Quote every line of the material beneath this one.

SUPPLIED INFORMATION ->
--- start ---

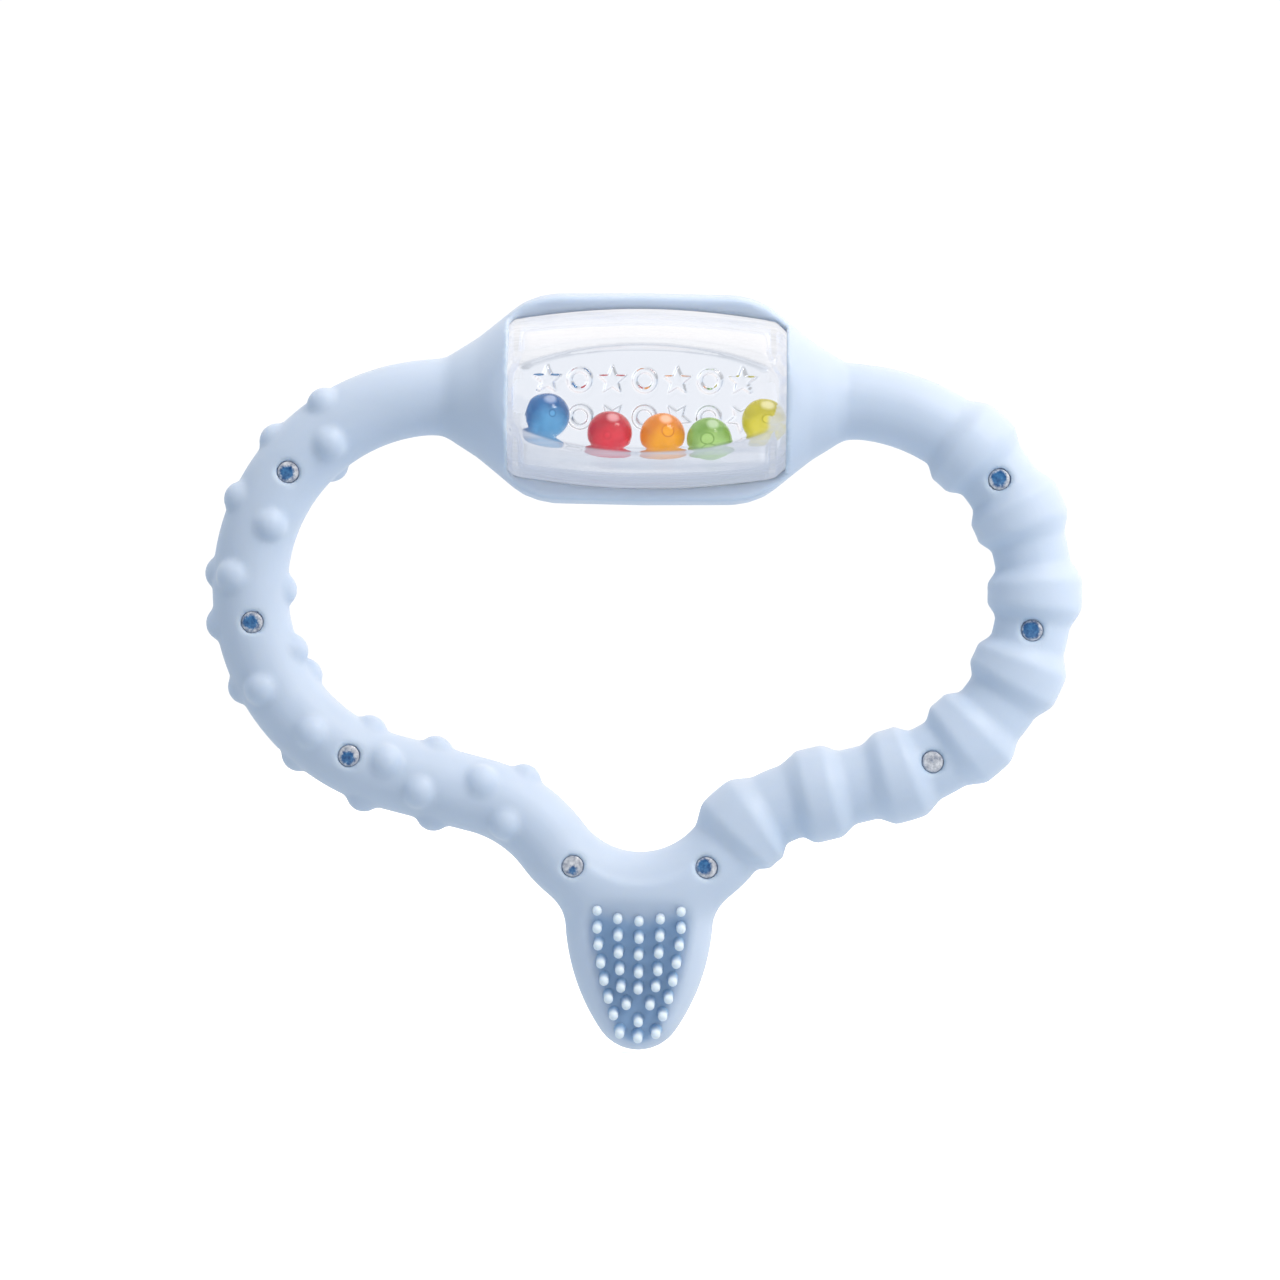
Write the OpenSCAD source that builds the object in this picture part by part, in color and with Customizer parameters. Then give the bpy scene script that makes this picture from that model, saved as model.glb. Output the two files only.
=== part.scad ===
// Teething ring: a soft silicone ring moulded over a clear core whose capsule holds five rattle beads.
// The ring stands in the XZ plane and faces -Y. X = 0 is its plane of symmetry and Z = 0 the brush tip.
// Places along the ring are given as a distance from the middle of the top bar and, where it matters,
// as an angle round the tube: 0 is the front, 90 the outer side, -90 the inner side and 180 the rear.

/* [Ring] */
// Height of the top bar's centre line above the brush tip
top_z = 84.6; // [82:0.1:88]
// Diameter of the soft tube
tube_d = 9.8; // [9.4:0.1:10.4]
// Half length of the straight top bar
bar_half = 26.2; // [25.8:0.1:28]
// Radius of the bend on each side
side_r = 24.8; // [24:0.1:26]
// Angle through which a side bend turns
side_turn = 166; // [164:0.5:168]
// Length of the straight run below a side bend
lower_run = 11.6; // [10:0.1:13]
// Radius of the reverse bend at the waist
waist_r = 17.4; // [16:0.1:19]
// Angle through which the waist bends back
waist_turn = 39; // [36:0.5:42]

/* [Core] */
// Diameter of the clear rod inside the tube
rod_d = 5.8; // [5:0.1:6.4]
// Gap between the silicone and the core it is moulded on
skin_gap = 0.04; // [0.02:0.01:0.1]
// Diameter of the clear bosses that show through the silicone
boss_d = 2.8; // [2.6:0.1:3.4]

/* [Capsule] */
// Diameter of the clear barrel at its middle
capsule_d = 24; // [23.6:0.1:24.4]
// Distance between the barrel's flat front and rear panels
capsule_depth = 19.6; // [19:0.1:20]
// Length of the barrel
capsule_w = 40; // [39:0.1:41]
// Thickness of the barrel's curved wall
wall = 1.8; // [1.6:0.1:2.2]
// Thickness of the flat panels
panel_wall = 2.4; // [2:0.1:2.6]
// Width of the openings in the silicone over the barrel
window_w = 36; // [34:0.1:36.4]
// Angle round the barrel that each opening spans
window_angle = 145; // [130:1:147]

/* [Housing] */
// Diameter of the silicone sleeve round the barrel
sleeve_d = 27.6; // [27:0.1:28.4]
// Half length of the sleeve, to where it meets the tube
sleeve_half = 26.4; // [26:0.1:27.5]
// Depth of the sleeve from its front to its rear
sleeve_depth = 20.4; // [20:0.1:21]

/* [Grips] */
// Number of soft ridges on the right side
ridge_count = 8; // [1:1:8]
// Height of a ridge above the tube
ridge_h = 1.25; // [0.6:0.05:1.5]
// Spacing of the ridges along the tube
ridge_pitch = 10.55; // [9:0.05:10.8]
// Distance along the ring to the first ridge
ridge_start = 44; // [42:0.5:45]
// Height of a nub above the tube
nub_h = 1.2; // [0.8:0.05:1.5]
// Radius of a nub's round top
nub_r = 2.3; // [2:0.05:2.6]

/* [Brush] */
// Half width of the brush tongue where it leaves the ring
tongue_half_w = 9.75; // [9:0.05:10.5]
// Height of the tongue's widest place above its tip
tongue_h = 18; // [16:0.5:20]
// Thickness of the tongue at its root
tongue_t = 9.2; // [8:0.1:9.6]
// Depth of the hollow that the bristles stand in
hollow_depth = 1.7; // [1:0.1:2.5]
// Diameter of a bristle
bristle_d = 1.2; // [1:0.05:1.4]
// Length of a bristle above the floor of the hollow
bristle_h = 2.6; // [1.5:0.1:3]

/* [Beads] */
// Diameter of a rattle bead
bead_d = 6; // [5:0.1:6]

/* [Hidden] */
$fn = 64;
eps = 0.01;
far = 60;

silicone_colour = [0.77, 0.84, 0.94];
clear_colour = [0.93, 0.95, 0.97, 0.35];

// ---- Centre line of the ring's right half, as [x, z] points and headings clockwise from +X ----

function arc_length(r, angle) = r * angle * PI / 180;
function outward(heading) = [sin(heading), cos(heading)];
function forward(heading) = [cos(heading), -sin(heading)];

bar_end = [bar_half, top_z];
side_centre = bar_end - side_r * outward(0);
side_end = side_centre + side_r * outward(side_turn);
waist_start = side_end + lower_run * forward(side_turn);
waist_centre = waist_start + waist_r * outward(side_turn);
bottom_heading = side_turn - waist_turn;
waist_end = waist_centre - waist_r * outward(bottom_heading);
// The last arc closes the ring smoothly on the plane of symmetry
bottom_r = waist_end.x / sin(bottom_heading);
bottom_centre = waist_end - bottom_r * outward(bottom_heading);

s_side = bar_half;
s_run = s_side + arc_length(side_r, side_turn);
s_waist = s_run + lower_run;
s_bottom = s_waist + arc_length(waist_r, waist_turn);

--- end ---

EXERCISE RESPONSE ->
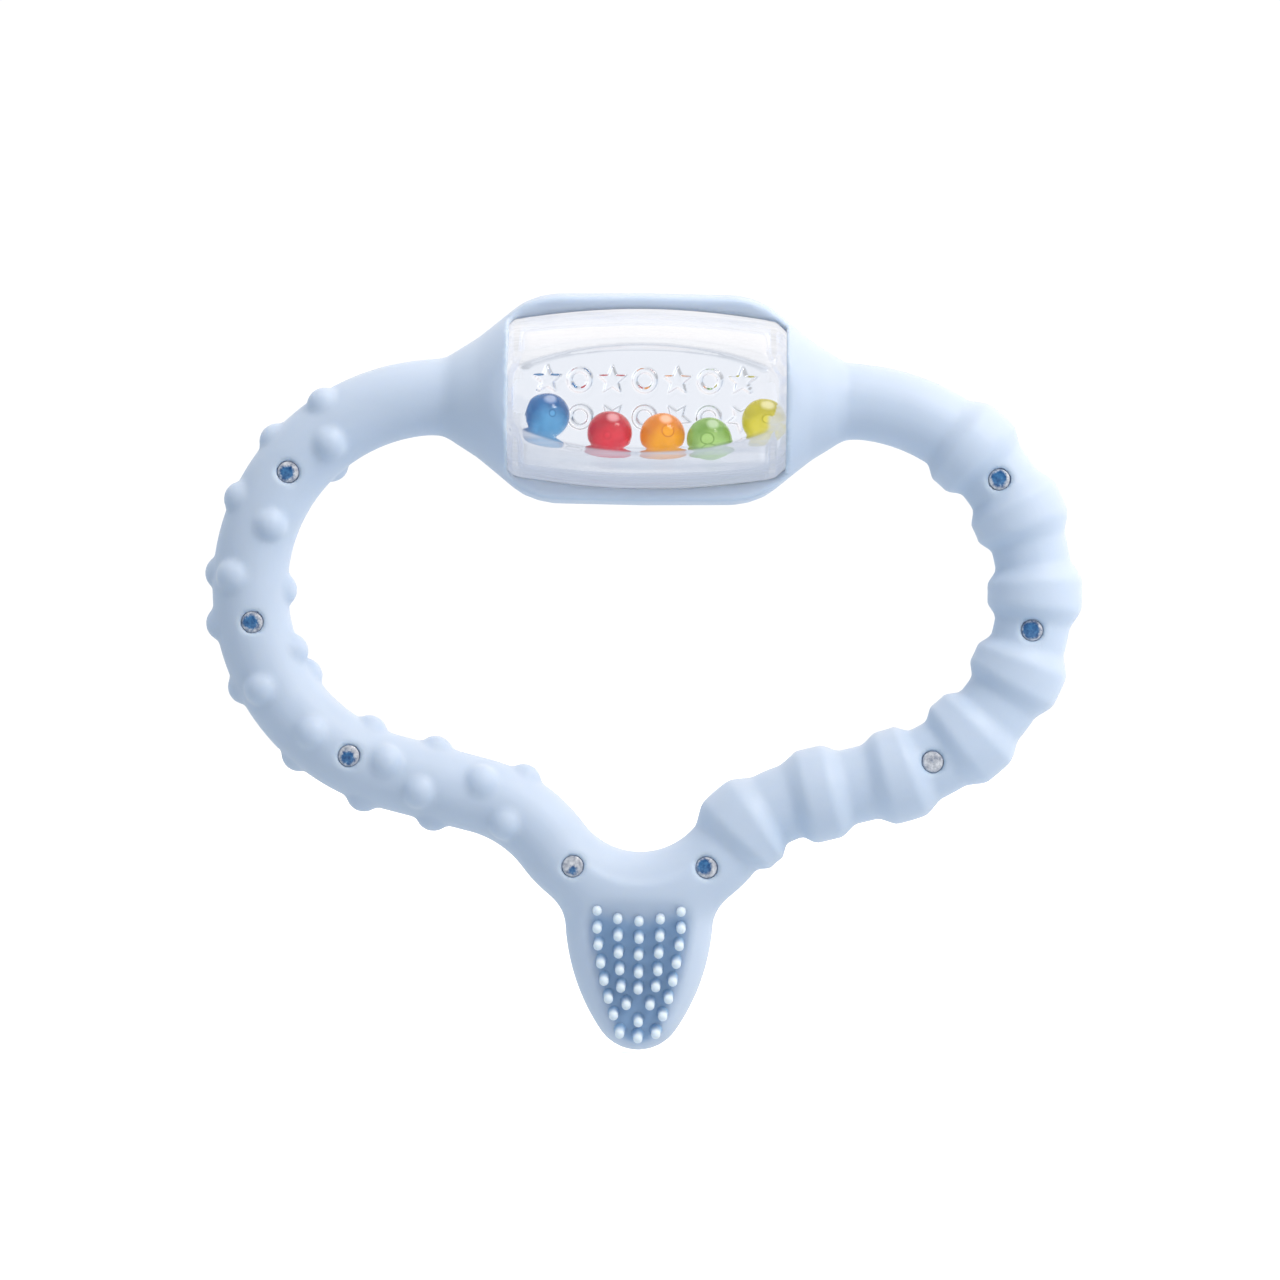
Write the OpenSCAD source that builds the object in this picture part by part, in color and with Customizer parameters. Then give the bpy scene script that makes this picture from that model, saved as model.glb. Output the two files only.
=== part.scad ===
// Teething ring: a soft silicone ring moulded over a clear core whose capsule holds five rattle beads.
// The ring stands in the XZ plane and faces -Y. X = 0 is its plane of symmetry and Z = 0 the brush tip.
// Places along the ring are given as a distance from the middle of the top bar and, where it matters,
// as an angle round the tube: 0 is the front, 90 the outer side, -90 the inner side and 180 the rear.

/* [Ring] */
// Height of the top bar's centre line above the brush tip
top_z = 84.6; // [82:0.1:88]
// Diameter of the soft tube
tube_d = 9.8; // [9.4:0.1:10.4]
// Half length of the straight top bar
bar_half = 26.2; // [25.8:0.1:28]
// Radius of the bend on each side
side_r = 24.8; // [24:0.1:26]
// Angle through which a side bend turns
side_turn = 166; // [164:0.5:168]
// Length of the straight run below a side bend
lower_run = 11.6; // [10:0.1:13]
// Radius of the reverse bend at the waist
waist_r = 17.4; // [16:0.1:19]
// Angle through which the waist bends back
waist_turn = 39; // [36:0.5:42]

/* [Core] */
// Diameter of the clear rod inside the tube
rod_d = 5.8; // [5:0.1:6.4]
// Gap between the silicone and the core it is moulded on
skin_gap = 0.04; // [0.02:0.01:0.1]
// Diameter of the clear bosses that show through the silicone
boss_d = 2.8; // [2.6:0.1:3.4]

/* [Capsule] */
// Diameter of the clear barrel at its middle
capsule_d = 24; // [23.6:0.1:24.4]
// Distance between the barrel's flat front and rear panels
capsule_depth = 19.6; // [19:0.1:20]
// Length of the barrel
capsule_w = 40; // [39:0.1:41]
// Thickness of the barrel's curved wall
wall = 1.8; // [1.6:0.1:2.2]
// Thickness of the flat panels
panel_wall = 2.4; // [2:0.1:2.6]
// Width of the openings in the silicone over the barrel
window_w = 36; // [34:0.1:36.4]
// Angle round the barrel that each opening spans
window_angle = 145; // [130:1:147]

/* [Housing] */
// Diameter of the silicone sleeve round the barrel
sleeve_d = 27.6; // [27:0.1:28.4]
// Half length of the sleeve, to where it meets the tube
sleeve_half = 26.4; // [26:0.1:27.5]
// Depth of the sleeve from its front to its rear
sleeve_depth = 20.4; // [20:0.1:21]

/* [Grips] */
// Number of soft ridges on the right side
ridge_count = 8; // [1:1:8]
// Height of a ridge above the tube
ridge_h = 1.25; // [0.6:0.05:1.5]
// Spacing of the ridges along the tube
ridge_pitch = 10.55; // [9:0.05:10.8]
// Distance along the ring to the first ridge
ridge_start = 44; // [42:0.5:45]
// Height of a nub above the tube
nub_h = 1.2; // [0.8:0.05:1.5]
// Radius of a nub's round top
nub_r = 2.3; // [2:0.05:2.6]

/* [Brush] */
// Half width of the brush tongue where it leaves the ring
tongue_half_w = 9.75; // [9:0.05:10.5]
// Height of the tongue's widest place above its tip
tongue_h = 18; // [16:0.5:20]
// Thickness of the tongue at its root
tongue_t = 9.2; // [8:0.1:9.6]
// Depth of the hollow that the bristles stand in
hollow_depth = 1.7; // [1:0.1:2.5]
// Diameter of a bristle
bristle_d = 1.2; // [1:0.05:1.4]
// Length of a bristle above the floor of the hollow
bristle_h = 2.6; // [1.5:0.1:3]

/* [Beads] */
// Diameter of a rattle bead
bead_d = 6; // [5:0.1:6]

/* [Hidden] */
$fn = 64;
eps = 0.01;
far = 60;

silicone_colour = [0.77, 0.84, 0.94];
clear_colour = [0.93, 0.95, 0.97, 0.35];

// ---- Centre line of the ring's right half, as [x, z] points and headings clockwise from +X ----

function arc_length(r, angle) = r * angle * PI / 180;
function outward(heading) = [sin(heading), cos(heading)];
function forward(heading) = [cos(heading), -sin(heading)];

bar_end = [bar_half, top_z];
side_centre = bar_end - side_r * outward(0);
side_end = side_centre + side_r * outward(side_turn);
waist_start = side_end + lower_run * forward(side_turn);
waist_centre = waist_start + waist_r * outward(side_turn);
bottom_heading = side_turn - waist_turn;
waist_end = waist_centre - waist_r * outward(bottom_heading);
// The last arc closes the ring smoothly on the plane of symmetry
bottom_r = waist_end.x / sin(bottom_heading);
bottom_centre = waist_end - bottom_r * outward(bottom_heading);

s_side = bar_half;
s_run = s_side + arc_length(side_r, side_turn);
s_waist = s_run + lower_run;
s_bottom = s_waist + arc_length(waist_r, waist_turn);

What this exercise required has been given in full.